The same spectra would indeed be the same in a real sense. But we don't have that.

The same tristimulus RGB values should "look" the same, at least to a primitive stage in processing in the eye. But the brain interprets that based on the brain's own WB setting, so it still won't look the same even though it's truly identical in the physical meaning!

That's the whole deal with WB. If you remember when other people developed and printed film for you, and they came out orange if shot indoors, that's the thing. The print is "right" but looking at a print doesn't change the mind's current WB to what it was when you were seeing it live. In fact, the pigments on the page are interpreted using the mind's current WB, so they ideally would cancel out and the print should be made to a standard white point.

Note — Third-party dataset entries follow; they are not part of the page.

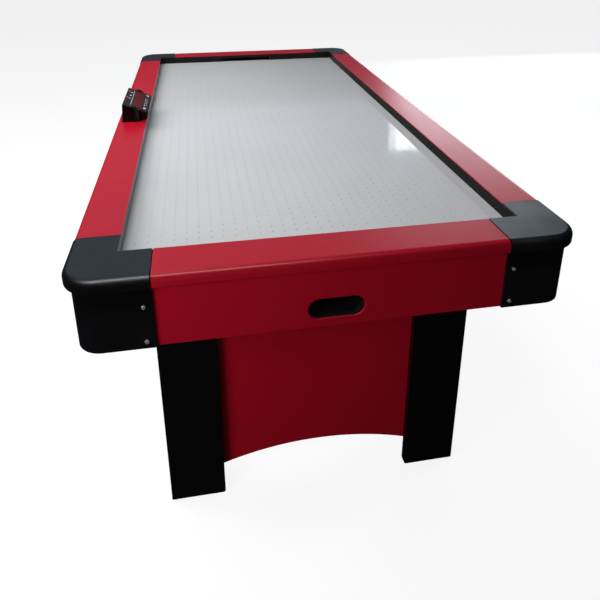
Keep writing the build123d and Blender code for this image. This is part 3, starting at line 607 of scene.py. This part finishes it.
def window_border(face):
    """Four printed strips on the raised bezel round the window."""
    top, bottom, reach = BORDER_OUTER
    inner_top, inner_bottom, inner_reach = BORDER_INNER
    place = face @ Matrix.Translation((0, 0, BEZEL_RISE))
    bm = bmesh.new()
    for x0, x1, y0, y1 in ((top, inner_top, -reach, reach), (inner_bottom, bottom, -reach, reach),
                           (inner_top, inner_bottom, -reach, -inner_reach),
                           (inner_top, inner_bottom, inner_reach, reach)):
        prism(bm, [(x0, y0), (x1, y0), (x1, y1), (x0, y1)], place, BORDER_THICK)
    piece("window_border", bm, BLACK_PRINT)


# ---------------------------------------------------------------- underside details
CABLE_DROP = 0.007          # from the air box down to a cable's middle
LONG_RUN_X = -0.430         # the run along the table, from the control box
CROSS_RUN_Y = 0.915         # the run across each end
LONG_RUN_CLIPS = [0.10 + 0.145 * step for step in range(1, 6)]
CROSS_RUN_CLIPS = (-0.30, -0.15, 0.0, 0.15, 0.30)
BLOWER_RUN_CLIPS = (-0.34, -0.26, -0.18)
CLIP_INNER, CLIP_OUTER, CLIP_HALF = 0.0026, 0.0040, 0.0035
CLIP_STEPS = 8


def cable_clips():
    """Clips that hold the long cable runs to the underside of the air box."""
    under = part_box("plenum_board")[0].z
    axis_z = under - CABLE_DROP
    bm = bmesh.new()
    for side in (-1, 1):
        for y in LONG_RUN_CLIPS:
            clip(bm, Vector((LONG_RUN_X, side * y, axis_z)), under, False)
        for x in CROSS_RUN_CLIPS:
            clip(bm, Vector((x, side * CROSS_RUN_Y, axis_z)), under, True)
    for x in BLOWER_RUN_CLIPS:
        clip(bm, Vector((x, 0, axis_z)), under, True)
    piece("cable_clips", bm, MOULDED)


def clip(bm, centre, under, across):
    """Saddle over a cable that runs along X if across, or along Y."""
    inner, outer = CLIP_INNER, CLIP_OUTER
    arc = [math.pi * k / CLIP_STEPS for k in range(CLIP_STEPS + 1)]
    outside = [(outer * math.cos(a), -outer * math.sin(a)) for a in arc]
    inside = [(inner * math.cos(a), -inner * math.sin(a)) for a in arc]
    top = under - centre.z
    outline = [(outer, top)] + outside + [(-outer, top), (-inner, top)] + inside[::-1] + [(inner, top)]
    turn = Matrix.Rotation(math.pi / 2, 4, "X")
    if across:
        turn = Matrix.Rotation(math.pi / 2, 4, "Z") @ turn
    place = Matrix.Translation(centre) @ turn @ Matrix.Translation((0, 0, -CLIP_HALF))
    prism(bm, outline[::-1], place, 2 * CLIP_HALF)


# ---------------------------------------------------------------- stage, lights and camera
FLOOR_HALF = 60
FLOOR_GAP = 0.0005
WORLD_COLOR = (0.93, 0.96, 1.0, 1)
WORLD_STRENGTH = 0.009


def stage():
    """Pale floor just under the legs, kept out of reflections and bounced light."""
    bm = bmesh.new()
    bmesh.ops.create_grid(bm, x_segments=1, y_segments=1, size=FLOOR_HALF)
    mesh = bpy.data.meshes.new("floor")
    bm.to_mesh(mesh)
    bm.free()
    mesh.materials.append(floor_finish())
    floor = bpy.data.objects.new("floor", mesh)
    floor.location.z = cad_low.z - FLOOR_GAP
    floor.visible_glossy = False
    floor.visible_diffuse = False
    bpy.context.scene.collection.objects.link(floor)


def area_light(name, place, target, size, power, color=(1, 1, 1), mirrored=True, diffuse=True):
    """Soft box aimed at a target; it can be kept out of reflections, or seen in them alone."""
    light = bpy.data.lights.new(name, "AREA")
    light.shape = "RECTANGLE"
    light.size, light.size_y = size
    light.energy = power
    light.color = color
    lamp = bpy.data.objects.new(name, light)
    lamp.location = place
    lamp.rotation_mode = "QUATERNION"
    lamp.rotation_quaternion = (Vector(target) - Vector(place)).to_track_quat("-Z", "Y")
    lamp.visible_camera = False
    lamp.visible_glossy = mirrored
    lamp.visible_diffuse = diffuse
    bpy.context.scene.collection.objects.link(lamp)


def lights():
    """A key and three fills that light without a reflection, and the sources the gloss mirrors."""
    world = bpy.data.worlds.new("studio")
    world.use_nodes = True
    background = world.node_tree.nodes["Background"]
    background.inputs["Color"].default_value = WORLD_COLOR
    background.inputs["Strength"].default_value = WORLD_STRENGTH
    bpy.context.scene.world = world
    area_light("key", (-1.8, 0.15, 2.65), (-1.35, 0.15, 0.7), (1.0, 3.4), 86, (1.0, 0.985, 0.97),
               mirrored=False)
    area_light("ceiling", (-0.6, 4.2, 4.4), (-0.3, -0.4, 0.8), (9.0, 5.0), 52, (0.72, 0.86, 1.0))
    area_light("window", (3.32, 4.4, 1.52), (3.32, 0.0, 1.52), (2.5, 2.3), 84, (0.86, 0.94, 1.0))
    area_light("curtain", (2.02, 4.4, 1.52), (2.02, 0.0, 1.52), (0.10, 2.3), 1.5, (0.90, 0.95, 1.0))
    area_light("tube", (-0.85, -1.75, 3.2), (-0.85, -1.05, 0.8), (2.1, 0.30), 34, diffuse=False)
    area_light("near_fill", (-1.5, -1.95, 1.15), (-0.3, -1.0, 0.5), (0.9, 0.9), 18, (1.0, 0.96, 0.94),
               mirrored=False)
    area_light("low_fill", (-1.2, -4.6, 0.8), (-0.2, -1.0, 0.3), (2.0, 1.2), 8, (1.0, 0.96, 0.94),
               mirrored=False)
    area_light("side_fill", (3.4, 0.2, 1.05), (-0.43, 0.0, 0.785), (1.0, 0.2), 55, (0.92, 0.96, 1.0),
               mirrored=False)


CAMERA_PLACE = (-0.2479, -2.0331, 1.3983)
CAMERA_TURN = (9.92, -20.08, 0.16)      # degrees: right of +Y, above the horizon, roll
CAMERA_LENS = 35.25
CAMERA_SHIFT = -0.2583


def camera():
    data = bpy.data.cameras.new("camera")
    data.sensor_width = 36
    data.lens = CAMERA_LENS
    data.shift_y = CAMERA_SHIFT
    data.clip_end = 200
    cam = bpy.data.objects.new("camera", data)
    azimuth, elevation, roll = (math.radians(a) for a in CAMERA_TURN)
    turn = Matrix.Rotation(-azimuth, 4, "Z") @ Matrix.Rotation(math.pi / 2 + elevation, 4, "X")
    cam.matrix_world = Matrix.Translation(CAMERA_PLACE) @ turn @ Matrix.Rotation(-roll, 4, "Z")
    bpy.context.scene.collection.objects.link(cam)
    bpy.context.scene.camera = cam


finish_nodes()
playfield_sheet()
face_plane = scorer_plane()
digit_segments(face_plane)
face_marks(face_plane)
cable_clips()
stage()
lights()
camera()
bpy.context.scene.view_settings.view_transform = "Standard"
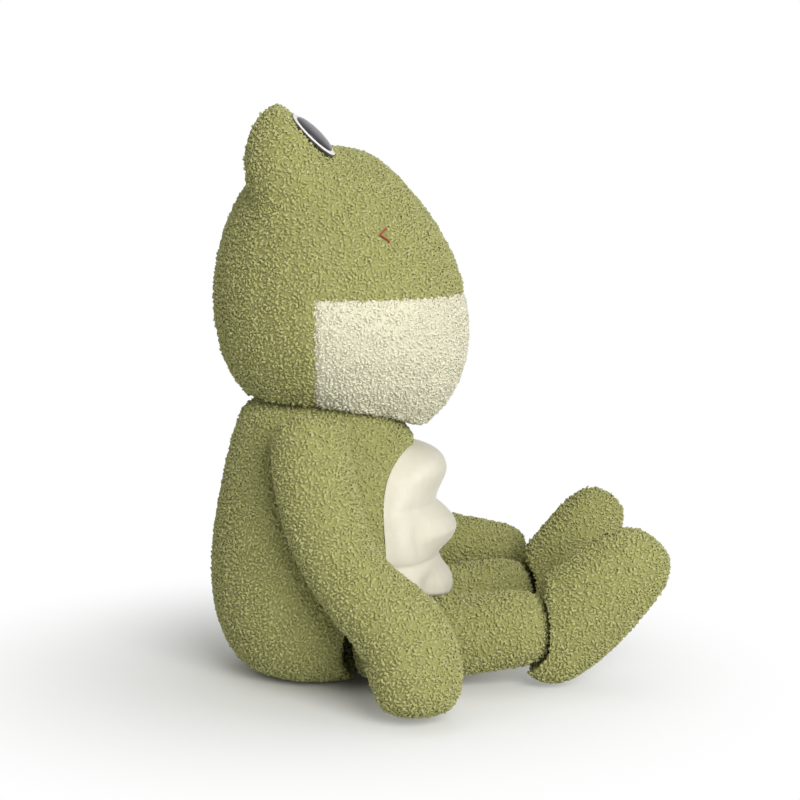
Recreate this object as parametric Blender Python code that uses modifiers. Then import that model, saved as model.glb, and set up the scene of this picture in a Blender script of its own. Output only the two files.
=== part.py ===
"""A seated plush frog, 40 cm tall: knitted pile covers filled with loose fibre.

The frog looks along -Y, +Z is up, and its own right side is at -X. The origin lies on the
floor, in the flat of the seat. Every length is in metres.

Each cover is a shell left open where it is sewn to the next part, and its filling is a
separate solid inside it. Head, arms, legs and feet each turn about their own seam.
"""

import math

import bmesh
import bpy
from mathutils import Matrix, Vector

RIGHT, LEFT = -1, 1

# General sizes
COVER_WALL = 0.004
FILLING_ROOM = 0.0008
FIT = 0.0003
CUT_ROOM = 0.40
BODY_SIDES = 12
BODY_INSIDE_SIDES = 8
LIMB_SIDES = 8
LIMB_INSIDE_SIDES = 6
BALL_SEGMENTS = 24
DOME_SEGMENTS = 40
MOUND_SEGMENTS = 16

# Torso, a pear that sits on a flat seat
TORSO_HEIGHT = 0.206
TORSO_HALF_WIDTH = 0.088
TORSO_HALF_DEPTH = 0.079
TORSO_CENTRE_Y = 0.009
# height, middle along Y, half depth, half width
TORSO_SHARES = (
    (-0.025, 0.05, 0.42, 0.42),
    (0.03, 0.05, 0.74, 0.74),
    (0.18, 0.02, 0.97, 0.95),
    (0.38, 0.01, 1.03, 1.04),
    (0.60, 0.00, 0.95, 0.90),
    (0.80, 0.03, 0.81, 0.75),
    (0.92, 0.03, 0.69, 0.65),
    (1.02, 0.04, 0.58, 0.56),
)

# Neck: the torso ends in a round dome, and the head is hollowed to sit on it
NECK_Y = 0.012
NECK_Z = TORSO_HEIGHT - 0.081
DOME_RADIUS = 0.0835
DOME_FROM_Z = TORSO_HEIGHT - 0.048
NECK_HOLE_RADIUS = 0.026
NECK_FILLING_DEPTH = 0.045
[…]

You can't capture the complete perception of the sunset. An accurate color space mapping will not evoke as much of the same feeling as a more poetic interpretation would. That's why people still take pictures of the sunset, and why it's "art". You could get a spectrometer and deliver a chart of scientific readings, but that's not what we're after here.

"I'm not worried about it changing in the few seconds between setting the white balance and taking the photo" No, don't "set" the white balance in the camera. You don't care, as the RAW data will be processed later with a more powerful computer and under your guidance. Shoot a test target immediately before, and use that to help you figure things out when you "develop" it. That takes no time or fiddling; it's just another photo.